Und das ist schwer.  Das bedarf vieler Anstrengungen und das ist sicher nichts für Dumme. Ein solches Verhalten muss ich lernen; und da brauche ich soziale Kompetenz, da brauche ich Verstand und Mut.
Warum aber so viel Kraftaufwand? Warum so viel lernen und so viel an mir verändern?

Nun, Jesus erklärt es: Ich soll das alles lernen und auf mich nehmen, weil Gott das ja auch mit mir so macht;
Gott straft mich eben nicht, wenn ich gesündigt habe, sondern er liebt mich auch dann immer noch;
er lässt seine Sonne auch dann immer noch über mir aufgehen, auch wenn ich es vielleicht gar nicht verdient hätte. Und er lässt „die Bösen“ ebenso wenig verhungern und verdursten wie „die Guten“.
Weil er nicht meinen Tod will, sondern dass ich lebe. 

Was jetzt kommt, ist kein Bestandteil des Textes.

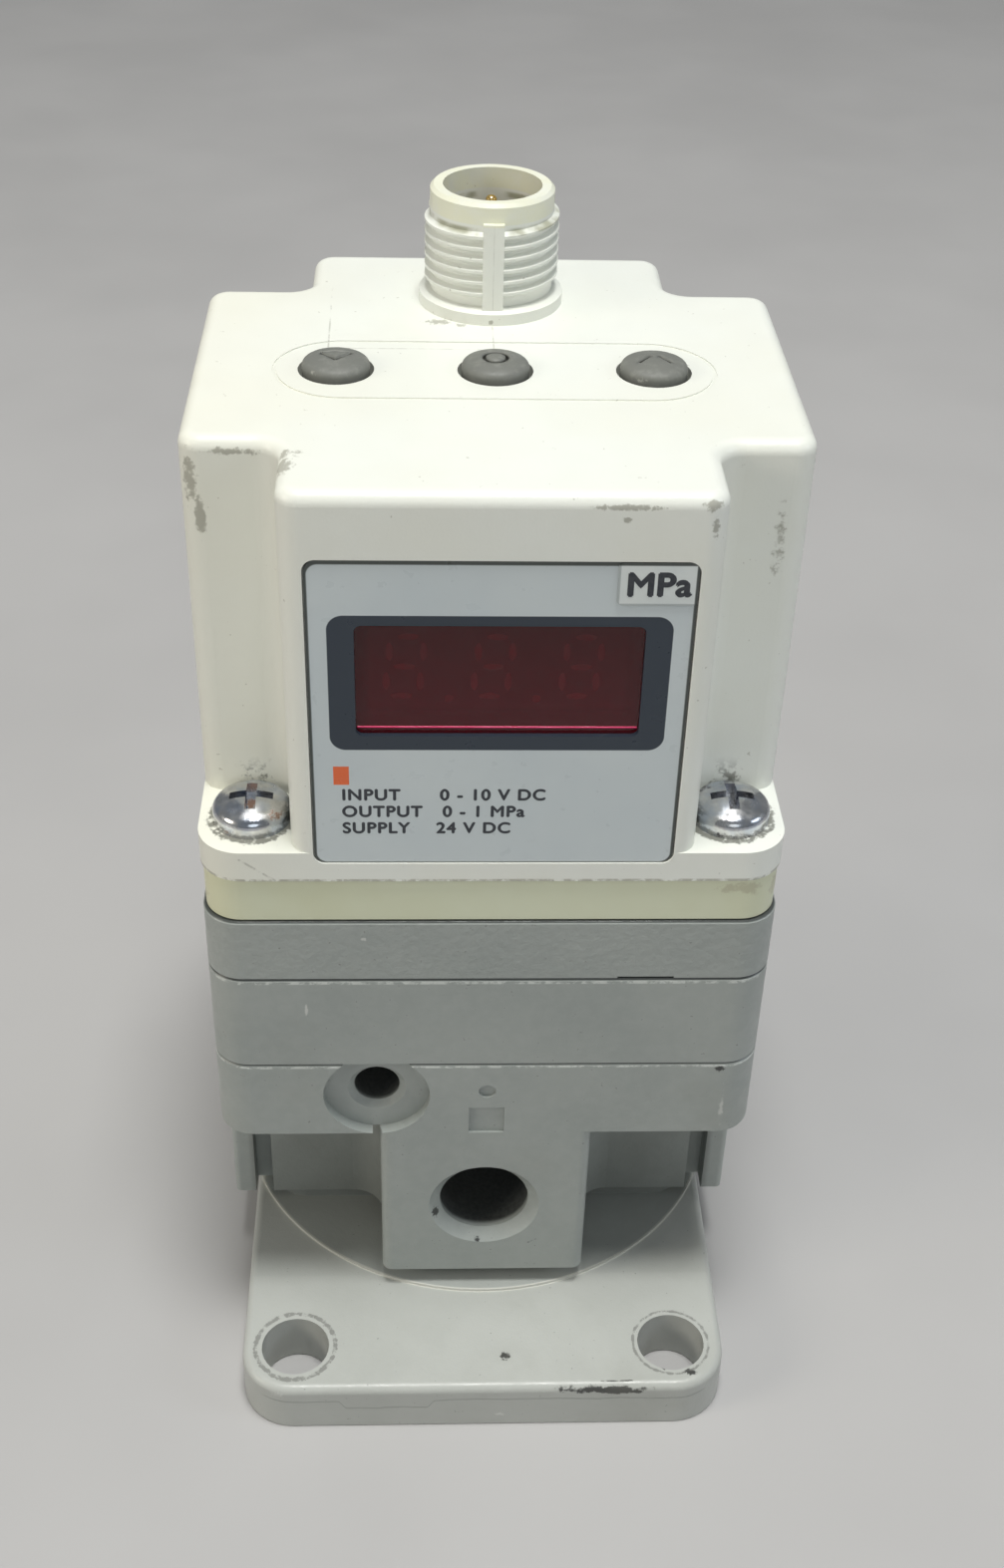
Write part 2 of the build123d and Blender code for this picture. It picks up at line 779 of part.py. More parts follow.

Ich soll leben – aber all die anderen auch.

  
Anders leben, liebe Schwestern und Brüder, – nämlich leben wie Gott.
Nicht mehr: „Wie du mir, so ich dir“, 
sondern „wie Gott mir, so ich dir“ – um den Teufelskreis des Bösen zu unterbrechen und dem Frieden eine Chance zu geben.

Und das geht nur dann, wenn ich das lerne: 

Wenn ich lerne anders zu denken als bisher, 
anders zu reagieren als bisher; 
und vielleicht auch anders zu beten.

eben neu - so überraschend neu, dass aus Feinden Freunde werden können.